Even then, however, same-store sales growth fell short of the 3.3% growth analysts were looking for, and it paled in comparison to the 2.8% same-store sales growth that peer Dollar General (DG) saw in its second quarter.

Reality Check

Yes, things could have been better for Dollar Tree last quarter. They could have been worse too, though, so what really prompted the 7% pullback from Dollar Tree stock on Tuesday?

The superficial answer is the outlook.

Though DLTR isn’t going to offer earnings guidance again until the dust from the Family Dollar acquisition settles, it did offer a revenue projection for the current quarter of $4.78 billion to $4.87 billion. Analysts had been expecting an average of $4.91 billion. For the full-year ending in January, Dollar Tree now plans on producing a top line of somewhere between $15.3 billion and $15.52 billion, versus analyst estimates of $15.57 billion.

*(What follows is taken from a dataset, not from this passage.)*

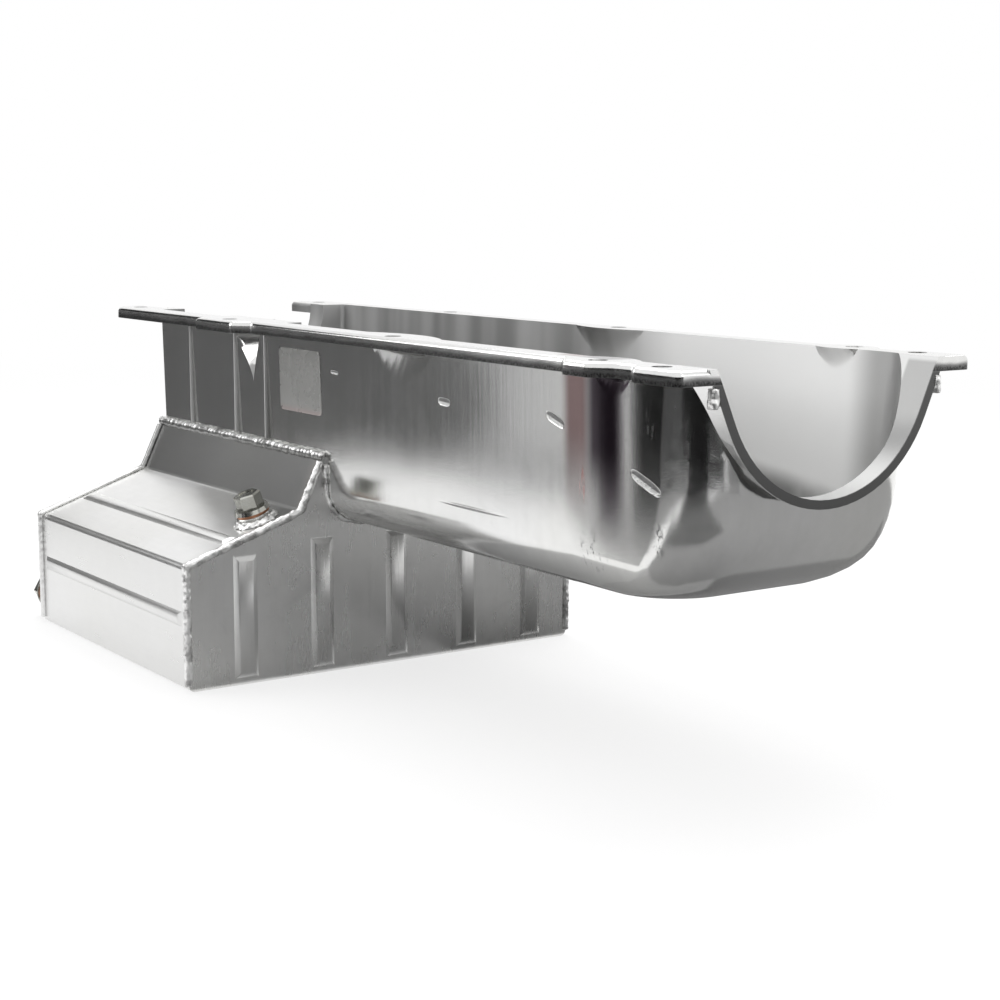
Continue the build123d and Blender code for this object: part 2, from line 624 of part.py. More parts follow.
with BuildPart() as level_plug:
    add(plug(level_place, LEVEL_BUNG_H, LEVEL_FLANGE_R, LEVEL_HEX, LEVEL_SHANK_L))
level_plug.part.label = "level_plug"
export_step(level_plug.part, "parts/level_plug.step")

# Drain plug, its washer, bung and weld
with BuildPart() as drain_bung:
    add(bung(drain_place, DRAIN_BUNG_R, DRAIN_BUNG_H))
drain_bung.part.label = "drain_bung"
export_step(drain_bung.part, "parts/drain_bung.step")

with BuildPart() as drain_bung_weld:
    add(bung_weld(drain_place, DRAIN_BUNG_R, DRAIN_WELD_R))
    add(sump_rear_plate.part, mode=Mode.SUBTRACT)
    add(weld_rear_near_edge.part, mode=Mode.SUBTRACT)
drain_bung_weld.part.label = "drain_bung_weld"
export_step(drain_bung_weld.part, "parts/drain_bung_weld.step")

with BuildPart() as drain_washer:
    add(washer(drain_place, DRAIN_BUNG_H, DRAIN_WASHER_R))
drain_washer.part.label = "drain_washer"
export_step(drain_washer.part, "parts/drain_washer.step")

with BuildPart() as drain_plug:
    add(plug(drain_place, DRAIN_BUNG_H, DRAIN_FLANGE_R, DRAIN_HEX, DRAIN_SHANK_L))
drain_plug.part.label = "drain_plug"
export_step(drain_plug.part, "parts/drain_plug.step")
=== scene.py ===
"""Engine oil pan: the CAD nodes, dressed and lit as in the photo.

Metres, in the model's frame: +X to the pan's front, +Y to its far side, +Z up. The origin is the
centre of the four outer side bolts on the gasket face, so the whole pan lies below z = 0.
"""

import math

import bmesh
import bpy
from mathutils import Matrix, Vector, noise


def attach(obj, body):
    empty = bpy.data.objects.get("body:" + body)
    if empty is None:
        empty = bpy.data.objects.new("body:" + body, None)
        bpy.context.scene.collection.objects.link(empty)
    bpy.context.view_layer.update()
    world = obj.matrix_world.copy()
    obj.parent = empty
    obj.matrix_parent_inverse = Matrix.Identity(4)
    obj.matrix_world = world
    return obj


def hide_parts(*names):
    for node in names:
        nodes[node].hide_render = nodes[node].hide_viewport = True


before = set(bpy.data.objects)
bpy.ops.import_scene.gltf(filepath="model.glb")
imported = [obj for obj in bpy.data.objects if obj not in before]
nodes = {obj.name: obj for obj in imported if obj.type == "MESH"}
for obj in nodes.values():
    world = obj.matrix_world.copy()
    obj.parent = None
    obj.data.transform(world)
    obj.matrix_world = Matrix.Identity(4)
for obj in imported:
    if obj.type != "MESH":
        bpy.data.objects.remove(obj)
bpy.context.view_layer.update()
scene = bpy.context.scene

# Faces of the solids that paint and label go by
BODY_HALF_WIDTH = 0.0665        # near and far walls, at the gasket face
BODY_LEAN = 0.0025              # how far each wall leans in over the body's depth
BODY_DEPTH = 0.107
NEAR_WALL_Y = -0.066            # near wall, a little below the rail
RIM_X = (0.2352, 0.2359)        # front rim of the rail: where the mask starts and is full
RAIL_EDGE_Y = (0.0772, 0.0784)  # long outer edges of the rail, likewise
PAN_BOTTOM_Z = -0.19

# Stage levels
FLOOR_Z = -0.1902
FLOOR_CARD_Z = -0.1897

PALE_STEEL = (1.0, 1.0, 0.995, 1)
DULL_STEEL = (0.60, 0.60, 0.595, 1)
WHITE = (1, 1, 1, 1)


def grey(v):
    return (v, v, v, 1)


# Materials


class Tree:
    """A Principled material, with short names for the nodes that feed it.

    colour, rough and normal hold what the surface has so far; done() plugs them in.
    """

    def __init__(self, name):
        self.mat = bpy.data.materials.new(name)
        self.mat.use_nodes = True
        self.tree = self.mat.node_tree
        self.pos = self.new("ShaderNodeTexCoord").outputs["Object"]
        self.x, self.y, self.z = self.split(self.pos)
        self.colour = self.rough = self.normal = None

    def new(self, kind, **values):
        n = self.tree.nodes.new(kind)
        for key, v in values.items():
            setattr(n, key, v)
        return n

    def link(self, a, b):
        """Feed socket b from a, which is a socket or a plain value."""
        if hasattr(a, "is_linked"):
            self.tree.links.new(a, b)
        else:
            b.default_value = a

    def split(self, v):
        n = self.new("ShaderNodeSeparateXYZ")
        self.link(v, n.inputs[0])
        return n.outputs

    def math(self, op, a, b=0.0, clamp=False):
        n = self.new("ShaderNodeMath", operation=op, use_clamp=clamp)
        self.link(a, n.inputs[0])
        self.link(b, n.inputs[1])
        return n.outputs[0]

    def plus(self, a, b):
        return self.math("ADD", a, b)

    def minus(self, a, b):
        return self.math("SUBTRACT", a, b)

    def times(self, first, *others):
        for other in others:
            first = self.math("MULTIPLY", first, other)
        return first

    def most(self, a, b):
        return self.math("MAXIMUM", a, b)

    def vec(self, op, a, b=(0, 0, 0)):
        n = self.new("ShaderNodeVectorMath", operation=op)
        self.link(a, n.inputs[0])
        self.link(b, n.inputs[1])
        return n.outputs["Value"] if op in ("LENGTH", "DOT_PRODUCT") else n.outputs[0]

    def ramp(self, v, lo, hi, a=0.0, b=1.0):
        """Smooth step from a, where v is lo, to b, where v is hi. lo may be above hi."""
        n = self.new("ShaderNodeMapRange", interpolation_type="SMOOTHSTEP")
        for i, value in enumerate((v, lo, hi, a, b)):
            self.link(value, n.inputs[i])
        return n.outputs[0]

    def noise(self, scale, detail, rough, stretch=(1, 1, 1), shift=(0, 0, 0), warp=0.0):
        n = self.new("ShaderNodeTexNoise")
        v = self.vec("MULTIPLY", self.pos, tuple(scale * s for s in stretch))
        self.link(self.vec("ADD", v, shift), n.inputs["Vector"])
        n.inputs["Scale"].default_value = 1.0
        n.inputs["Detail"].default_value = detail
        n.inputs["Roughness"].default_value = rough
        n.inputs["Distortion"].default_value = warp
        return n.outputs["Fac"]

    def mix(self, share, a, b):
        n = self.new("ShaderNodeMix", data_type="RGBA")
        self.link(share, n.inputs[0])
        self.link(a, n.inputs[6])
        self.link(b, n.inputs[7])
        return n.outputs[2]

    def blob(self, at, size, full=0.0):
        """Ellipsoid mask: 0 at its skin, 1 from the share full of its radius inwards."""
        d = self.vec("DIVIDE", self.vec("SUBTRACT", self.pos, at), size)
        return self.ramp(self.vec("LENGTH", d), 1.0, full)

    def band(self, v, lo, hi, soft):
        return self.times(self.ramp(v, lo - soft, lo + soft), self.ramp(v, hi + soft, hi - soft))

    def emboss(self, height, strength, distance):
        n = self.new("ShaderNodeBump")
        n.inputs["Strength"].default_value = strength
        n.inputs["Distance"].default_value = distance
        self.link(height, n.inputs["Height"])
        if self.normal is not None:
            self.link(self.normal, n.inputs["Normal"])
        self.normal = n.outputs[0]

    def soil(self, mask, colour, rough, amount):
        """Lay another colour and roughness over what is there, where mask says."""
        m = self.times(mask, amount)
        self.colour = self.mix(m, self.colour, colour)
        kept = self.times(self.rough, self.minus(1.0, m))
        self.rough = self.plus(kept, self.times(m, rough))

    def done(self, metal=1.0):
        bsdf = self.tree.nodes["Principled BSDF"]
        self.link(self.colour, bsdf.inputs["Base Color"])
        self.link(self.rough, bsdf.inputs["Roughness"])
        self.link(self.normal, bsdf.inputs["Normal"])
        bsdf.inputs["Metallic"].default_value = metal
        return self.mat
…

The deeper, more philosophical prod for the 7% tumble from DLTR today may be growing doubts that the pairing of Dollar Tree and Family Dollar is going to bear as much fruit as first presumed.

Within the Dollar Tree earnings press release, CEO Bob Sasser noted:

“We are very pleased to have successfully completed the acquisition. We are now an organization with annual sales exceeding $19 billion, more than 13,800 stores across North America and a network of more than 145,000 associates. We remain confident in our ability to deliver $300 million in annual run-rate synergies by the end of the third year post-acquisition. This combination provides us with the unique opportunity to leverage our multiple banners to better serve a broader range of customers, while enhancing our ability to deliver long-term profitable growth for our shareholders.”

Fair enough. In retrospect though, $300 million in synergies for a company that generates $19 billion in sales isn’t much … only about 1.5% of revenue.

Retailing is a low-margin business, so that’s not to say the $300 million in synergies is meaningless. Dollar Tree only earned $600 million last fiscal year, while Family Dollar earned $284 million. Combined, with synergies, the profit figure should make its way toward $1.2 billion once the combined companies are in full swing. It’s not a game-changing improvement, though, and it’s not even going to be fully achieved for three years.

And then there’s the other reality — no matter how Dollar Tree’s leadership tweaks, streamlines, and repositions, it’s still ultimately competing with itself in too many markets. Hundreds of store closures will be needed to ensure the combined organization isn’t going head-to-head with itself, which creates a steady revenue growth headwind.

Bottom Line for DLTR

As the old saying goes, the grass is always greener on the other side. The Family Dollar acquisition looked like a winner before it was a done deal, but now that it’s here, it’s looking like less than it was billed as.

Things could still change. “Could” is a dangerous word, though, particularly when competitors like Dollar General seem to be capitalizing on the chaos created in the meantime.

As of this writing, James Brumley did not hold a position in any of the aforementioned securities.